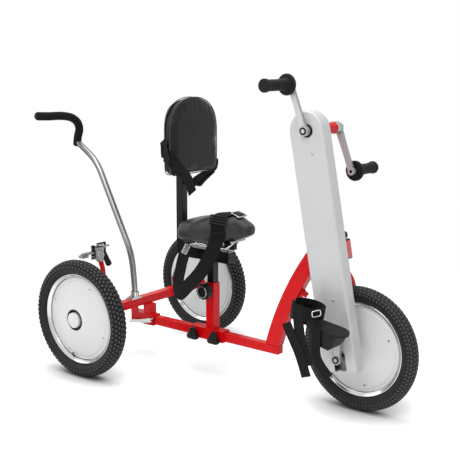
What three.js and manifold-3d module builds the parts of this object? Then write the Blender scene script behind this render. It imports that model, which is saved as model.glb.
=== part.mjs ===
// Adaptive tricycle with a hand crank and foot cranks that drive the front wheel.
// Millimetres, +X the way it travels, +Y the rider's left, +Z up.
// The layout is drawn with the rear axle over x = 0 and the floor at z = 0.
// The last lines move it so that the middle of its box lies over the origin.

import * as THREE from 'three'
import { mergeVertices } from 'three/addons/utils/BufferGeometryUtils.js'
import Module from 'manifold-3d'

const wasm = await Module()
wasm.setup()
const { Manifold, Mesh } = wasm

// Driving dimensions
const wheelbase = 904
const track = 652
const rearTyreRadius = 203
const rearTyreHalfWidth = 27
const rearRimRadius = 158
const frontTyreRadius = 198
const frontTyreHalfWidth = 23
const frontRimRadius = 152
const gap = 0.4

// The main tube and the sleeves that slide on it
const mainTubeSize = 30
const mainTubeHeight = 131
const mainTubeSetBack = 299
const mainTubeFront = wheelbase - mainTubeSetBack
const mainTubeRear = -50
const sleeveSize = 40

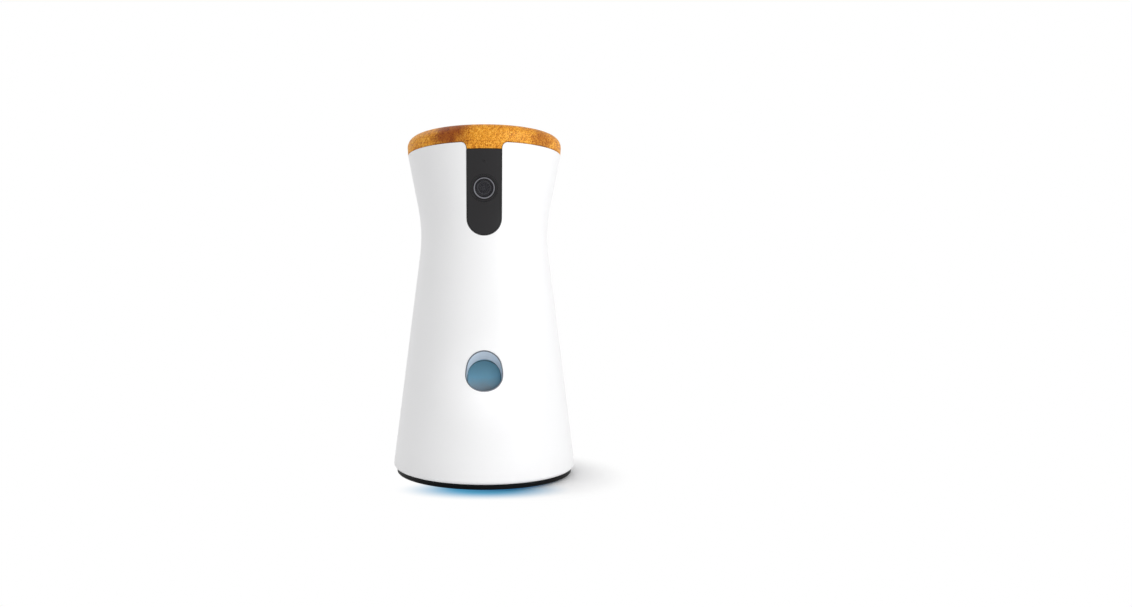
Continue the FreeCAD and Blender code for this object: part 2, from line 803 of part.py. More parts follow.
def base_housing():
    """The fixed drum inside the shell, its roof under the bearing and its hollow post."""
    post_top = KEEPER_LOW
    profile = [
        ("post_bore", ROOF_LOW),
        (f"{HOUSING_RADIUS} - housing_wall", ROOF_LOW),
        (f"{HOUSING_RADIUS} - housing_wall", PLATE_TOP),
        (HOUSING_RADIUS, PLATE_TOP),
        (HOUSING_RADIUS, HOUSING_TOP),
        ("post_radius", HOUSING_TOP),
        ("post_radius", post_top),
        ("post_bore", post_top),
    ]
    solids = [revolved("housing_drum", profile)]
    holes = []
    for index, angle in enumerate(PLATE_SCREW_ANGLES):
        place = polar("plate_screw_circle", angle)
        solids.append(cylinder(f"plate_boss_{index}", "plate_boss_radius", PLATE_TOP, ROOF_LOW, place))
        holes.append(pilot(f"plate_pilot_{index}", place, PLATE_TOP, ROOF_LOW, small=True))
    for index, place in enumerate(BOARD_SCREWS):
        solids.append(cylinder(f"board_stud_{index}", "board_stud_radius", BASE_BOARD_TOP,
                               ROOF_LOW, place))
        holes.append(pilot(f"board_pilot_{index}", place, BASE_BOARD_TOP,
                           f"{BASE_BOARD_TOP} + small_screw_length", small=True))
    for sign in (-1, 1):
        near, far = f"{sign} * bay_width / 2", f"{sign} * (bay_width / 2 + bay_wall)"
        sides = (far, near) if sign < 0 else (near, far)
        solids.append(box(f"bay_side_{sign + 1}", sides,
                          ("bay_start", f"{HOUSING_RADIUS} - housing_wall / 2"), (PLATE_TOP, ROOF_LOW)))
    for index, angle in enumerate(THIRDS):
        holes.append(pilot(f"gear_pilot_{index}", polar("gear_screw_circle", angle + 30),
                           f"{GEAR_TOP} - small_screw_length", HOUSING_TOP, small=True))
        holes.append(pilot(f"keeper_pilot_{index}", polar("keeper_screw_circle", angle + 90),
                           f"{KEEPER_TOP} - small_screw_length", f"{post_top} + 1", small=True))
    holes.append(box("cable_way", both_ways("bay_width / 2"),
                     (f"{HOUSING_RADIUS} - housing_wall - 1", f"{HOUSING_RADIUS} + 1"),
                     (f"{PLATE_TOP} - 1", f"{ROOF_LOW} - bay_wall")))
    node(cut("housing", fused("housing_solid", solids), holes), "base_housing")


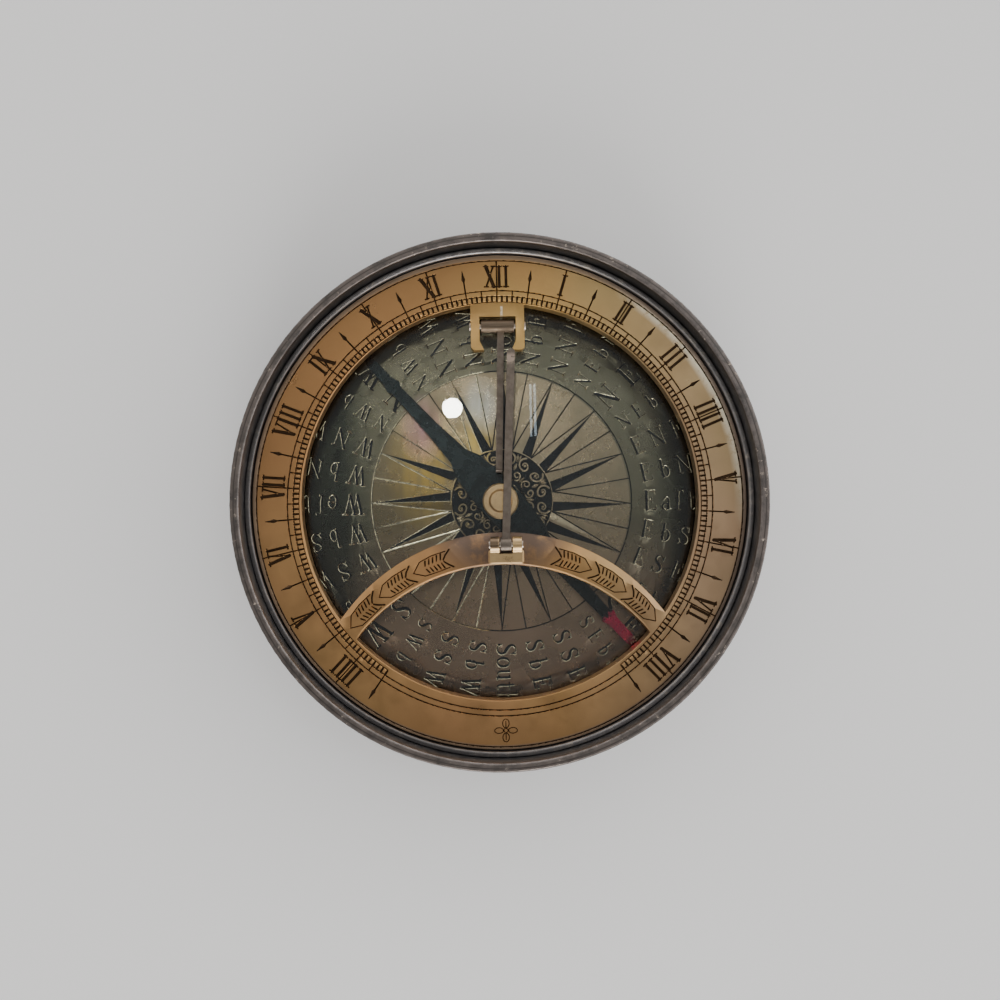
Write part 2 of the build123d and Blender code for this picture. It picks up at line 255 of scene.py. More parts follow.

++++++

- _Do this_
Emit the records above again, exactly, with no line skipped.

- _Complete output_
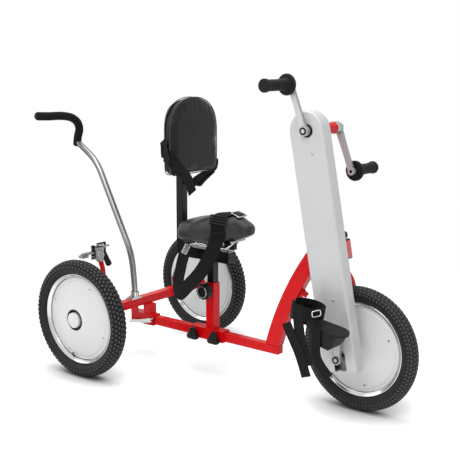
What three.js and manifold-3d module builds the parts of this object? Then write the Blender scene script behind this render. It imports that model, which is saved as model.glb.
=== part.mjs ===
// Adaptive tricycle with a hand crank and foot cranks that drive the front wheel.
// Millimetres, +X the way it travels, +Y the rider's left, +Z up.
// The layout is drawn with the rear axle over x = 0 and the floor at z = 0.
// The last lines move it so that the middle of its box lies over the origin.

import * as THREE from 'three'
import { mergeVertices } from 'three/addons/utils/BufferGeometryUtils.js'
import Module from 'manifold-3d'

const wasm = await Module()
wasm.setup()
const { Manifold, Mesh } = wasm

// Driving dimensions
const wheelbase = 904
const track = 652
const rearTyreRadius = 203
const rearTyreHalfWidth = 27
const rearRimRadius = 158
const frontTyreRadius = 198
const frontTyreHalfWidth = 23
const frontRimRadius = 152
const gap = 0.4

// The main tube and the sleeves that slide on it
const mainTubeSize = 30
const mainTubeHeight = 131
const mainTubeSetBack = 299
const mainTubeFront = wheelbase - mainTubeSetBack
const mainTubeRear = -50
const sleeveSize = 40

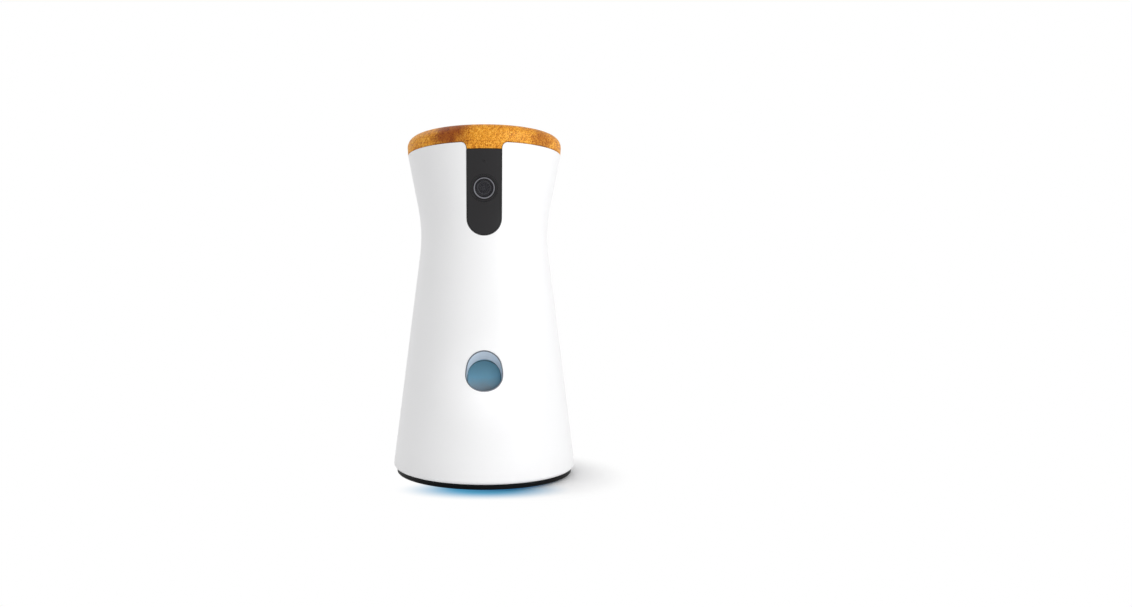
Continue the FreeCAD and Blender code for this object: part 2, from line 803 of part.py. More parts follow.
def base_housing():
    """The fixed drum inside the shell, its roof under the bearing and its hollow post."""
    post_top = KEEPER_LOW
    profile = [
        ("post_bore", ROOF_LOW),
        (f"{HOUSING_RADIUS} - housing_wall", ROOF_LOW),
        (f"{HOUSING_RADIUS} - housing_wall", PLATE_TOP),
        (HOUSING_RADIUS, PLATE_TOP),
        (HOUSING_RADIUS, HOUSING_TOP),
        ("post_radius", HOUSING_TOP),
        ("post_radius", post_top),
        ("post_bore", post_top),
    ]
    solids = [revolved("housing_drum", profile)]
    holes = []
    for index, angle in enumerate(PLATE_SCREW_ANGLES):
        place = polar("plate_screw_circle", angle)
        solids.append(cylinder(f"plate_boss_{index}", "plate_boss_radius", PLATE_TOP, ROOF_LOW, place))
        holes.append(pilot(f"plate_pilot_{index}", place, PLATE_TOP, ROOF_LOW, small=True))
    for index, place in enumerate(BOARD_SCREWS):
        solids.append(cylinder(f"board_stud_{index}", "board_stud_radius", BASE_BOARD_TOP,
                               ROOF_LOW, place))
        holes.append(pilot(f"board_pilot_{index}", place, BASE_BOARD_TOP,
                           f"{BASE_BOARD_TOP} + small_screw_length", small=True))
    for sign in (-1, 1):
        near, far = f"{sign} * bay_width / 2", f"{sign} * (bay_width / 2 + bay_wall)"
        sides = (far, near) if sign < 0 else (near, far)
        solids.append(box(f"bay_side_{sign + 1}", sides,
                          ("bay_start", f"{HOUSING_RADIUS} - housing_wall / 2"), (PLATE_TOP, ROOF_LOW)))
    for index, angle in enumerate(THIRDS):
        holes.append(pilot(f"gear_pilot_{index}", polar("gear_screw_circle", angle + 30),
                           f"{GEAR_TOP} - small_screw_length", HOUSING_TOP, small=True))
        holes.append(pilot(f"keeper_pilot_{index}", polar("keeper_screw_circle", angle + 90),
                           f"{KEEPER_TOP} - small_screw_length", f"{post_top} + 1", small=True))
    holes.append(box("cable_way", both_ways("bay_width / 2"),
                     (f"{HOUSING_RADIUS} - housing_wall - 1", f"{HOUSING_RADIUS} + 1"),
                     (f"{PLATE_TOP} - 1", f"{ROOF_LOW} - bay_wall")))
    node(cut("housing", fused("housing_solid", solids), holes), "base_housing")


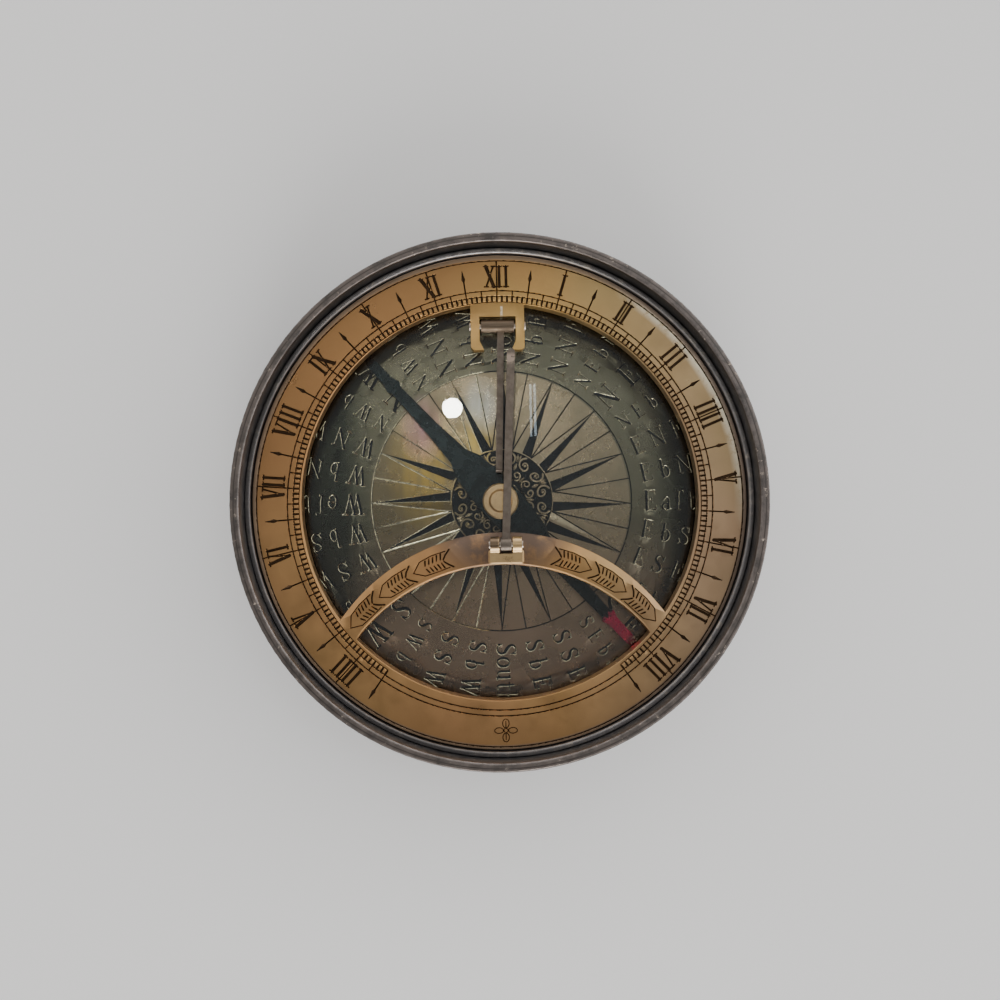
Write part 2 of the build123d and Blender code for this picture. It picks up at line 255 of scene.py. More parts follow.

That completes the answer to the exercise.